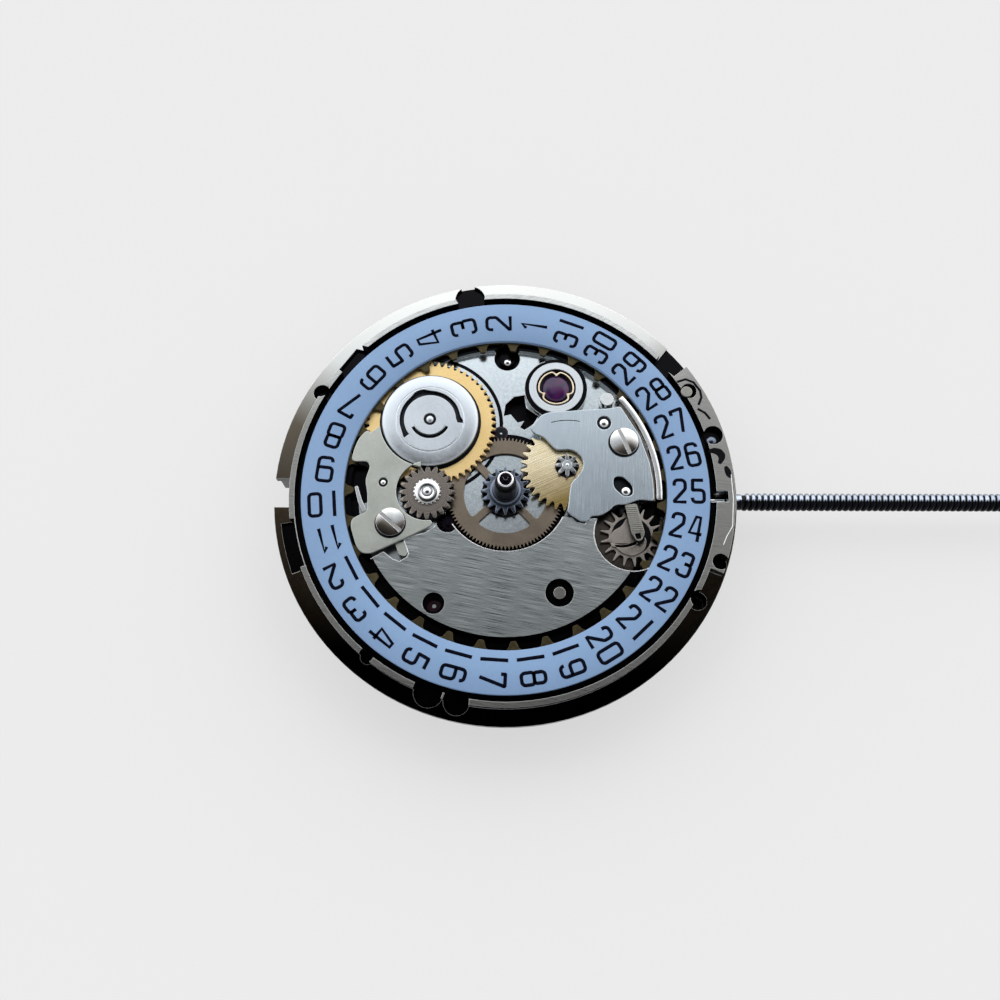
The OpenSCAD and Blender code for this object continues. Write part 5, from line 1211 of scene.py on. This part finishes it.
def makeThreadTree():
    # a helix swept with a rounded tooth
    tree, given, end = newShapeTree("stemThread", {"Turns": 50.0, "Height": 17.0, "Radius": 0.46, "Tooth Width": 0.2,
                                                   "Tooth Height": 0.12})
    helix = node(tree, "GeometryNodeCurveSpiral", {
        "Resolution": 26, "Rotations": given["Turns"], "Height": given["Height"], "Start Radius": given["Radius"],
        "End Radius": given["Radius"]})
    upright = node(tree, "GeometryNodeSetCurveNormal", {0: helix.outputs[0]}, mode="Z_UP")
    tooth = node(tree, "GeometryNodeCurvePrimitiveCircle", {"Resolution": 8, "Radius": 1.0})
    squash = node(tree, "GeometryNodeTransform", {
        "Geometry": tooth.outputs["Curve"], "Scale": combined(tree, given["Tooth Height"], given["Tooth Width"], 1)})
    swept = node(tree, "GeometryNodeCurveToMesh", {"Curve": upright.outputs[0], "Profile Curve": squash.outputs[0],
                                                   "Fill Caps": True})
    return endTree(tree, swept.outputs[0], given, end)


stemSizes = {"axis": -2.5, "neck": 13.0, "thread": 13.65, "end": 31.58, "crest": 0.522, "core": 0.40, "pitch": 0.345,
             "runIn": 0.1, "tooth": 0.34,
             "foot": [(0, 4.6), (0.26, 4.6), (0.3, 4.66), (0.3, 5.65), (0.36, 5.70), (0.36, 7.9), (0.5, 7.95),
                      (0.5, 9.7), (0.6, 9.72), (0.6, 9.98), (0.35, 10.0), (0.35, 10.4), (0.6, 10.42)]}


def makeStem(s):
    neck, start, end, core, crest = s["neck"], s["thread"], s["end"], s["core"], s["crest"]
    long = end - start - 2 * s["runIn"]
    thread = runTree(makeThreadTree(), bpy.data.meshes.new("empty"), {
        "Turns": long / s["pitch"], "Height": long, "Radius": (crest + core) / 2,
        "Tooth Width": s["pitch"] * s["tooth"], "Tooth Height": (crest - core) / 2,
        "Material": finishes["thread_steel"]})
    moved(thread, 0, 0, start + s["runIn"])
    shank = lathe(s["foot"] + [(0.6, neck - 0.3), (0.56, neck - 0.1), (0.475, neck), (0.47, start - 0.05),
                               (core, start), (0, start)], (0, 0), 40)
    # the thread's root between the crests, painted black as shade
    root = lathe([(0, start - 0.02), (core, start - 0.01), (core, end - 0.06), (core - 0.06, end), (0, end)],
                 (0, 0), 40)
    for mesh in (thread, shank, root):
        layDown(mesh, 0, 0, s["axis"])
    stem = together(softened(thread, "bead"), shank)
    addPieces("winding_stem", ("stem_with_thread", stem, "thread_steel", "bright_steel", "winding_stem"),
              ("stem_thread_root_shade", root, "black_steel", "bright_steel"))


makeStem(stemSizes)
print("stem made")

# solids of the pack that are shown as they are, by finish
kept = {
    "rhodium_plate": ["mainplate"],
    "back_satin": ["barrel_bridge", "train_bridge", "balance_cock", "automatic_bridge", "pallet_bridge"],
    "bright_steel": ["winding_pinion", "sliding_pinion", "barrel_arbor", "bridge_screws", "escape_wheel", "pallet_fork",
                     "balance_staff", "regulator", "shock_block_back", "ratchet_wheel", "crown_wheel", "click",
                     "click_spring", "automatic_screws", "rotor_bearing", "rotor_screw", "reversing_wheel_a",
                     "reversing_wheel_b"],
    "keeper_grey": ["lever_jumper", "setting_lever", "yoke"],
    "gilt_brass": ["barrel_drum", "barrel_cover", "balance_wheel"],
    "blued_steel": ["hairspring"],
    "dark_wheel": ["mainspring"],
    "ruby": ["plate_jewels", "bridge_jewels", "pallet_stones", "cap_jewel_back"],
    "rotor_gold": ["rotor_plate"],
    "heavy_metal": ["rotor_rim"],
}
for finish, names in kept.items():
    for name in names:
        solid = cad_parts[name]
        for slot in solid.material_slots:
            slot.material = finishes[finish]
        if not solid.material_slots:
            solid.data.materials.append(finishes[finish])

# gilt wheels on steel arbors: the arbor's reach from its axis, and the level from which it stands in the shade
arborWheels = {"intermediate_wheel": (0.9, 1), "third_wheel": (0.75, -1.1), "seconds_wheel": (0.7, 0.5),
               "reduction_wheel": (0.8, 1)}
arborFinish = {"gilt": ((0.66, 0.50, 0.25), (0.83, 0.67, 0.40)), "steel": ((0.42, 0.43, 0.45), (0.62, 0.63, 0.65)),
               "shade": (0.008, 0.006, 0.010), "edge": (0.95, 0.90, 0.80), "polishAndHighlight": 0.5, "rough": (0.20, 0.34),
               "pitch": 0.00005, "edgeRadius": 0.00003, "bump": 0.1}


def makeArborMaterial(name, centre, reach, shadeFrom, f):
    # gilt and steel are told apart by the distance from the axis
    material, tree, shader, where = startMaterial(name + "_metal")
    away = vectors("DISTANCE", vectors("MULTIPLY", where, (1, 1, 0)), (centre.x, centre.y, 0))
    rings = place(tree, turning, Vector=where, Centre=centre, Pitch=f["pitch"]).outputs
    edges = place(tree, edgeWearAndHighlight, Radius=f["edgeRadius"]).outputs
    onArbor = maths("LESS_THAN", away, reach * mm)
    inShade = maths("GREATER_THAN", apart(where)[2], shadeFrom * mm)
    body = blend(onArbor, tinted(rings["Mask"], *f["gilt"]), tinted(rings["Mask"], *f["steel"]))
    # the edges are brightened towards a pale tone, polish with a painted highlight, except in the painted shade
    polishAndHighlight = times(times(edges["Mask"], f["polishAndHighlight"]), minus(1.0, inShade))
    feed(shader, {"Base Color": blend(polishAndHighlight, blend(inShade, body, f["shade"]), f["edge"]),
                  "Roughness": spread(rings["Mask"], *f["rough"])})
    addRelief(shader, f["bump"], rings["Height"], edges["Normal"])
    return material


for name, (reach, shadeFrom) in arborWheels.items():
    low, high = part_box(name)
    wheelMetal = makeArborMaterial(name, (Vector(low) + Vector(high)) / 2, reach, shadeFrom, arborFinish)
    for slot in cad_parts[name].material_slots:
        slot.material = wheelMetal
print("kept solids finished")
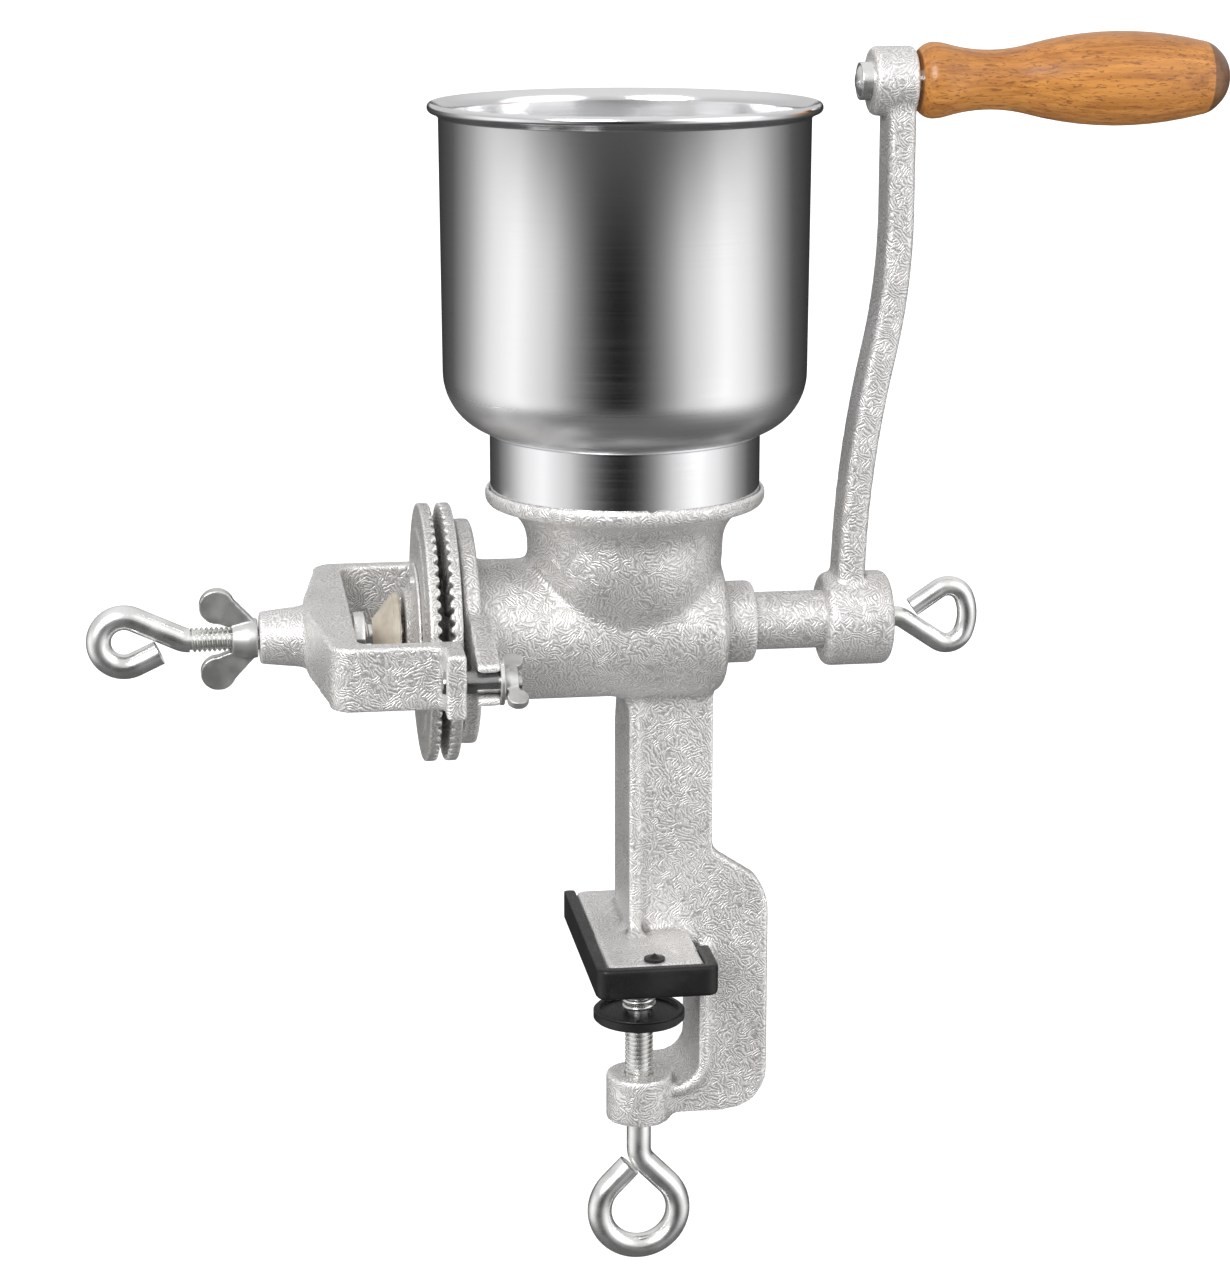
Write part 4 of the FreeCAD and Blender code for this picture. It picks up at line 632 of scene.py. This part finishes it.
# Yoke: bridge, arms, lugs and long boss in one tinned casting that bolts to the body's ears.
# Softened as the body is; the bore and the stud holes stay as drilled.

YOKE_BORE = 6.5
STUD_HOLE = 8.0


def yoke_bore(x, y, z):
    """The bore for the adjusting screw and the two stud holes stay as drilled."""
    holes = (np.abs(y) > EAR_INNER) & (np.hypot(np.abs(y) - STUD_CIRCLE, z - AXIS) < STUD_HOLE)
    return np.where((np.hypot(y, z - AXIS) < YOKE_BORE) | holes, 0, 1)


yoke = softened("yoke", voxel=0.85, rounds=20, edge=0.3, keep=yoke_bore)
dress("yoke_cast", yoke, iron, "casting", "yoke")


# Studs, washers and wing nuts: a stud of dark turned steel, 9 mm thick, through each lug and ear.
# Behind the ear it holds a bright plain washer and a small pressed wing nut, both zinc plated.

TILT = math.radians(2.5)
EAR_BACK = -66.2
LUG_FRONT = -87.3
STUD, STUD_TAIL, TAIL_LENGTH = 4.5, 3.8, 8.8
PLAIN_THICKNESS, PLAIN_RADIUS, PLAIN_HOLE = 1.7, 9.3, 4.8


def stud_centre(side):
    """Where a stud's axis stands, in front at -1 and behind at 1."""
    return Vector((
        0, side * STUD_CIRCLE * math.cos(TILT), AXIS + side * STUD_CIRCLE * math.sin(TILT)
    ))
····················
REQUIREMENT
Only the lines from the first line of the records through the line containing "return endTree(tree, swept.outputs[0], given, end)" should be repeated, exactly as they appear.

COMPLETE ANSWER
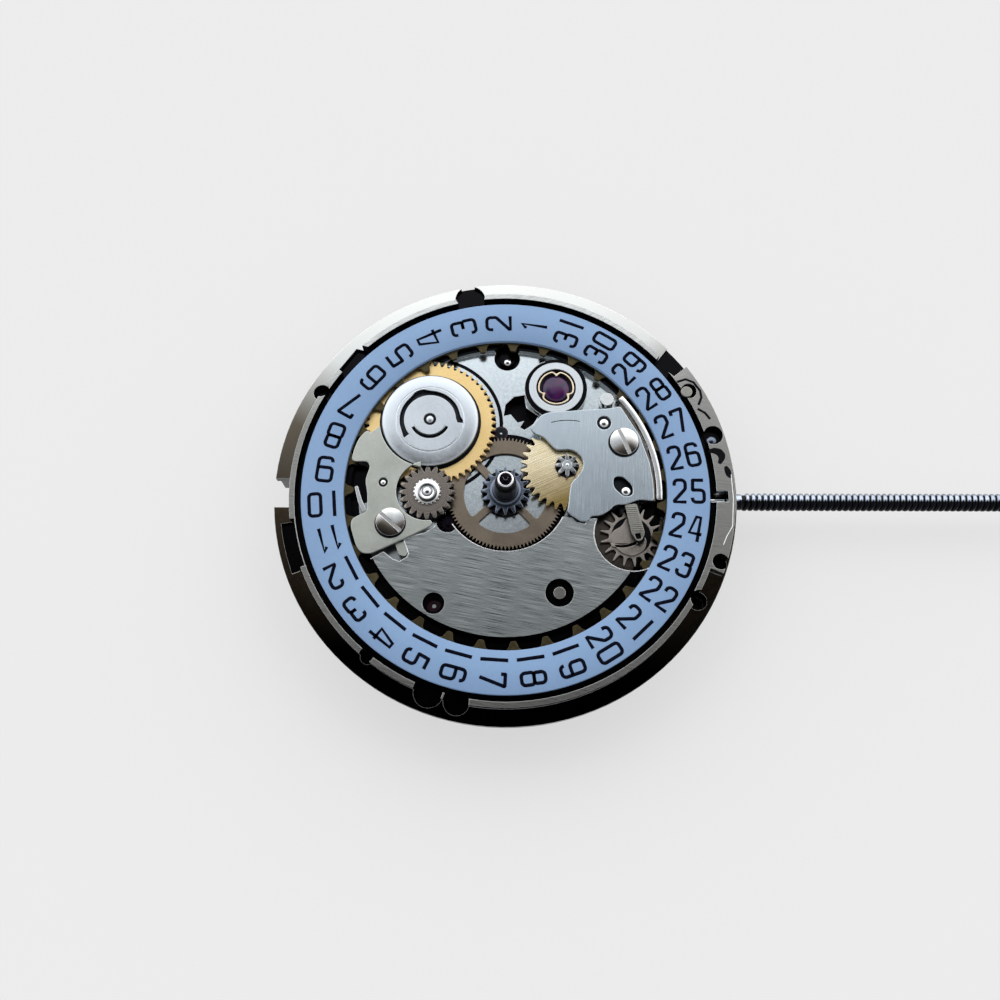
The OpenSCAD and Blender code for this object continues. Write part 5, from line 1211 of scene.py on. This part finishes it.
def makeThreadTree():
    # a helix swept with a rounded tooth
    tree, given, end = newShapeTree("stemThread", {"Turns": 50.0, "Height": 17.0, "Radius": 0.46, "Tooth Width": 0.2,
                                                   "Tooth Height": 0.12})
    helix = node(tree, "GeometryNodeCurveSpiral", {
        "Resolution": 26, "Rotations": given["Turns"], "Height": given["Height"], "Start Radius": given["Radius"],
        "End Radius": given["Radius"]})
    upright = node(tree, "GeometryNodeSetCurveNormal", {0: helix.outputs[0]}, mode="Z_UP")
    tooth = node(tree, "GeometryNodeCurvePrimitiveCircle", {"Resolution": 8, "Radius": 1.0})
    squash = node(tree, "GeometryNodeTransform", {
        "Geometry": tooth.outputs["Curve"], "Scale": combined(tree, given["Tooth Height"], given["Tooth Width"], 1)})
    swept = node(tree, "GeometryNodeCurveToMesh", {"Curve": upright.outputs[0], "Profile Curve": squash.outputs[0],
                                                   "Fill Caps": True})
    return endTree(tree, swept.outputs[0], given, end)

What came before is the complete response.